Which I know sounds weird in these days of the celebrity posse and the tinted-window Lincoln Navigator and the private security force, but in those days celebrities, even those as crazy-popular as Elvis, could just kind of, um, roam around and do their thing. And people could actually see them while they were doing it.
And Elvis wasn’t all that hard to find. For one thing, he happened to live pretty close to my parents. (No, my parents hadn’t ‘made it big’. They were still renting a room to Bob Sipowich, remember?)
Anyway, Elvis House’s, the famous Graceland (I actually remember this from Back Then; haven’t visited Memphis since we lived there) had a wonderful wrought-iron fence that looked like interconnected musical notes. Made even more wonderful by the fact that starstruck teenage girls would slip love notes into the fence’s note-shaped apertures, hoping that Elvis would get them, and actually read them. (And maybe even call them up or whatnot.) Such is youth.
Oh, and Elvis was also easy to spot because he was indeed spectacularly gorgeous. When I spoke to my Mom a while ago to fact-check this story (remember, I was only about 7 when it happened), she said he was so incredibly glamorous that he gave off a sort of ‘aura’. (Now, my Mom uses this word semi-ironically, but still.)
So. We’re in a car piled with relations. In front we’ve got my Dad driving, my Grampa Peterson riding shotgun, and my brother Scott. In back we’ve got my Gramma P, my Mom, me. Oh, and Little Roger was in there somewhere too.
We’ve already ridden past the love-note-and-swooning-girl-festooned fence, where that day we struck out: no Elvis driving in or out in one of his four Cadillacs. But, just as we pulled up at a stoplight on our way home, this gorgeous white Harley pulls up. Seated upon said Harley was an even more gorgeous man, clad head to toe in dazzling Harley-matching white.
My brother Scott pipes up, ‘Look Grampa! There’s Elvis!’ My skeptical Swedish grampa then sort of grunts in his skeptical Swedish way.
These being The Days Before Automobile Air Conditioning, and, it being summer in Memphis, the car windows were all open. Which meant that the gorgeous hunk-a-hunk of burning love seated upon the Harley just inches away could definitely hear Grampa’s skeptical grunt.
He turns toward us, flashes us a dazzling celebrity-wattage smile, and says ‘Well, indeed I am, Sir. Elvis Presley. Glad to meet y’all. And that’s a mighty cute little gal you got there.’
(That would be me! A ‘mighty cute little gal’!)
Pretty thrilling. Though it would have been even more thrilling if I could clearly remember it. Or if I’d been old enough to have fully appreciated the sheer gorgeousness of Elvis. But we work with what we’ve got.

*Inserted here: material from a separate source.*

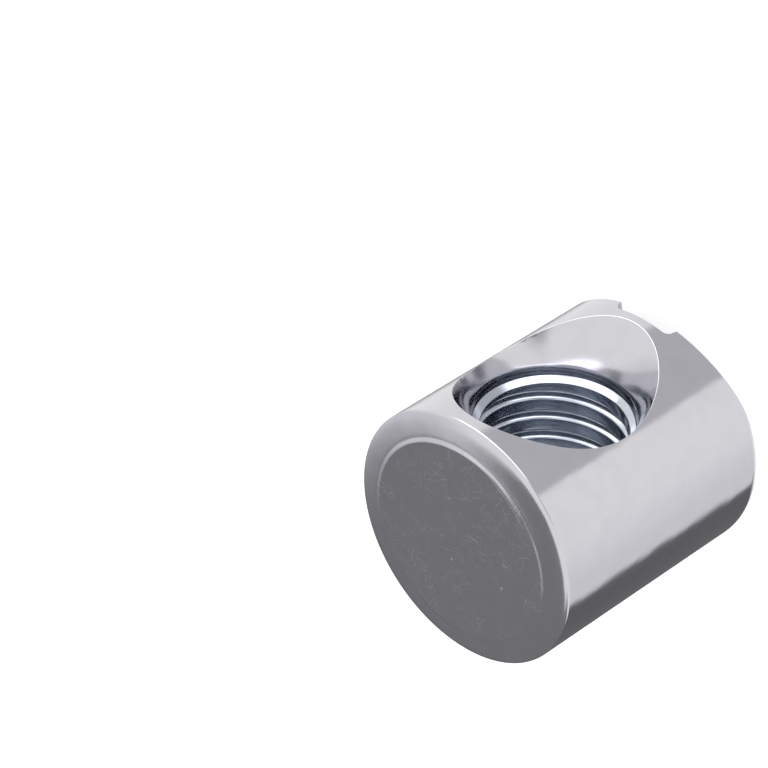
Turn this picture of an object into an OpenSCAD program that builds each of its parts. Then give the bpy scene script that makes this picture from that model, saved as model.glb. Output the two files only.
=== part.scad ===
// Barrel nut (cross dowel): a one-piece plated steel barrel with a threaded cross hole.
// The barrel stands on its slotted end, with +Z along the barrel and the countersunk mouth
// of the threaded hole facing -Y. The origin is the centre of the slotted end.
// All sizes are in millimetres.

/* [Barrel] */
// Diameter of the barrel
barrel_d = 14; // [13:0.1:24]
// Length from the slotted end to the face of the plain end
barrel_len = 15; // [14.5:0.1:40]
// Radius of the rounded edge at the plain end
plain_edge_r = 0.55; // [0.2:0.05:1]
// Radius of the rounded edge at the slotted end
slotted_edge_r = 0.7; // [0.2:0.05:1.2]

/* [Raised disc on the plain end] */
// Diameter of the raised disc at its foot
disc_d = 11.5; // [6:0.1:11.8]
// Height of the raised disc above the end around it
disc_h = 0.15; // [0.05:0.05:0.5]
// Width of the disc's sloping edge
disc_edge_w = 0.25; // [0.05:0.05:0.6]

/* [Threaded hole] */
// Height of the hole's axis above the slotted end
hole_z = 8.1; // [7.8:0.1:8.4]
// Diameter of the plain bore at the crests of the thread, here M8
bore_d = 7.5; // [5:0.05:7.6]

/* [Countersinks] */
// Diameter of the mouth's countersink, measured at the barrel's outermost line
mouth_d = 11.6; // [9:0.1:11.8]
// Included angle of the mouth's countersink
mouth_angle = 84; // [80:1:100]
// Diameter of the short counterbore between the mouth's countersink and the thread
relief_d = 8.3; // [7.8:0.1:8.6]
// Depth of that counterbore below the barrel's outermost line
relief_depth = 3.3; // [2.4:0.05:3.8]
// Diameter of the exit's countersink, measured at the barrel's outermost line
exit_d = 8.8; // [8.6:0.1:9.5]
// Included angle of the exit's countersink
exit_angle = 90; // [80:1:100]

/* [Screwdriver slot] */
// Width of the slot at its mouth
slot_w = 4; // [3.5:0.1:4.5]
// Width of the slot at its floor
slot_floor_w = 3.5; // [1.5:0.1:4]
// Depth of the slot below the end
slot_depth = 1.75; // [0.8:0.05:1.9]
// Slope of the ramp that runs down to the slot's end, beside the countersunk mouth
ramp_angle = 13.5; // [5:0.5:18]
// Distance of the ramp's top edge from the barrel's axis
ramp_start = 2.1; // [1:0.1:4]

/* [Hidden] */
$fn = 96;
overcut = 1;             // how far a cut runs past the surface that it opens
barrel_r = barrel_d / 2;
disc_r = disc_d / 2;
shoulder_z = barrel_len - disc_h;      // the end around the raised disc
full_band_h = shoulder_z - plain_edge_r - slotted_edge_r;
steel = [0.78, 0.79, 0.81];

// Half of the barrel's section, from its axis outwards, with both edges rounded.
module barrel_section() {
    square([barrel_r - slotted_edge_r, shoulder_z - plain_edge_r]);
    square([barrel_r - max(plain_edge_r, slotted_edge_r), shoulder_z]);
    translate([0, slotted_edge_r]) square([barrel_r, full_band_h]);
    translate([0, slotted_edge_r]) square([barrel_r - plain_edge_r, shoulder_z - slotted_edge_r]);
    translate([barrel_r - slotted_edge_r, slotted_edge_r]) circle(slotted_edge_r);
    translate([barrel_r - plain_edge_r, shoulder_z - plain_edge_r]) circle(plain_edge_r);
}

// Half of the raised disc's section, with a sloping edge.
module disc_section() {
    polygon([
        [0, shoulder_z - disc_h],
        [disc_r, shoulder_z - disc_h],
        [disc_r, shoulder_z],
        [disc_r - disc_edge_w, barrel_len],
        [0, barrel_len]
    ]);
}

// A cone about the hole's axis, of the given diameter at the barrel's outermost line.
module countersink(d, angle) {
    slope = tan(angle / 2);
    depth = d / 2 / slope;
    translate([0, 0, barrel_r - depth])
        cylinder(h = depth + overcut, r1 = 0, r2 = d / 2 + overcut * slope);
}

// A bore about the hole's axis with a conical bottom, its depth taken from the barrel's outermost line.
module counterbore(d, depth, angle) {
    point_h = d / 2 / tan(angle / 2);
    translate([0, 0, barrel_r - depth]) cylinder(h = depth + overcut, d = d);
    translate([0, 0, barrel_r - depth - point_h]) cylinder(h = point_h, r1 = 0, r2 = d / 2);
}

// Everything that is cut along the hole: the bore, its two countersinks and the mouth's counterbore.
module hole_cut() {
    translate([0, 0, hole_z]) {
        rotate([90, 0, 0])
            cylinder(h = barrel_d + 2 * overcut, d = bore_d, center = true);
        rotate([90, 0, 0]) countersink(mouth_d, mouth_angle);
        rotate([90, 0, 0]) counterbore(relief_d, relief_depth, mouth_angle);
        rotate([-90, 0, 0]) countersink(exit_d, exit_angle);
    }
}

// The slot across the end, in line with the hole, a little wider at its mouth.
module slot_cut() {
    flare = (slot_w - slot_floor_w) / 2 * overcut / slot_depth;
    rotate([90, 0, 0])
        linear_extrude(height = barrel_d + 2 * overcut, center = true)
            polygon([
                [-slot_floor_w / 2, slot_depth],
                [slot_floor_w / 2, slot_depth],
                [slot_w / 2 + flare, -overcut],
                [-slot_w / 2 - flare, -overcut]
            ]);
}

// The ramp on the end, which falls away from the axis towards the countersunk mouth.
module ramp_cut() {
    reach = barrel_r + overcut;
    rise = (reach - ramp_start) * tan(ramp_angle);
    drop = overcut / tan(ramp_angle);
    rotate([90, 0, 90])
        linear_extrude(height = barrel_d + 2 * overcut, center = true)
            polygon([
                [-ramp_start + drop, -overcut],
                [-reach, -overcut],
                [-reach, rise]
            ]);
}

module barrel_nut() {
    color(steel) difference() {
        rotate_extrude() {
            barrel_section();
            disc_section();
        }
        hole_cut();
        slot_cut();
        ramp_cut();
    }
}

barrel_nut();
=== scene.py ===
# A barrel nut, standing on its slotted end. Everything is in metres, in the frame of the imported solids:
# +Z runs along the barrel to its plain end, and the countersunk mouth of the threaded hole faces -Y.
from math import atan, cos, pi, radians, sin, tan

import bpy
import numpy as np
from mathutils import Matrix, Vector


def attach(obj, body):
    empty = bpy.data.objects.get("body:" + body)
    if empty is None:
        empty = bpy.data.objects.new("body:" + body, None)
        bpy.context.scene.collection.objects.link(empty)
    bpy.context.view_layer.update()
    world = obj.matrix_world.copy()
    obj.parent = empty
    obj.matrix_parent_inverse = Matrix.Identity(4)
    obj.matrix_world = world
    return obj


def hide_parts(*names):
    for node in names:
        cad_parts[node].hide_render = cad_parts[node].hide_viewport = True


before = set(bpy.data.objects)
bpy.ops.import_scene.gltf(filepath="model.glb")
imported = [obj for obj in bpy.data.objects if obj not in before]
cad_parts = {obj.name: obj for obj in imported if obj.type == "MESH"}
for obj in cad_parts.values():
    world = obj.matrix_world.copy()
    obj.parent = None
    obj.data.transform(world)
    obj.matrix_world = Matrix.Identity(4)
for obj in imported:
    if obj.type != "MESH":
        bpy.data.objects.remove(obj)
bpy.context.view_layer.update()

MM = 0.001


# ---------------------------------------------------------------------------------------------
# Barrel. The real piece is a blank of round steel bar, headed and turned, with a low disc on
# its plain end and softly rounded edges. A screwdriver slot with a ramp is pressed into the
# other end, the hole is drilled and countersunk across it, and the whole is tumbled.
# ---------------------------------------------------------------------------------------------
barrel_r = 7.0 * MM
barrel_len = 15.0 * MM
disc_flat_r = 5.42 * MM          # where the disc's flat face ends
disc_foot_r = 5.75 * MM          # where its sloping edge meets the end
disc_h = 0.15 * MM
step_h = 0.09 * MM                # how much of that is a step, the rest is the crown round it
shoulder_z = barrel_len - disc_h
foot_z = barrel_len - step_h
plain_edge_h = 0.42 * MM         # the plain end is a little crowned round the disc, and its edge rolls over
plain_crown_h = 0.23 * MM
slotted_edge_r = 0.7 * MM
edge_steps = 14
barrel_sides = 512
overcut = 1.0 * MM               # how far a cut runs past the surface that it opens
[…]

Oh. And the ‘Shoes(on)’ thing? I don’t really remember this, either. But, apparently, when I was even smaller, I thought that ‘shoes’ were ‘shoes-on’. Because people would say ‘Alice, go get your shoes on!’ Or ‘Do you need help getting your shoes on?’ So that’s what I thought they were called. (‘Can I wear my blue suede shoes-on today?’) Kind of like that kid who thought there was somebody called Round John Virgin in the song ‘Silent Night’.
As I mentioned earlier, there are loads more Memphis Stories. Like the time my Aunt Marilyn had my brother Scott lie about his age to ride the train with a cheaper little-kid fare, thus undermining his trust in adults and (almost) scarring him for life. But this post is getting way too long. So that one, and the one about the snake behind the washing machine (more snake tales here!) or the mouse that crawled up Roger’s pant leg, will have to keep.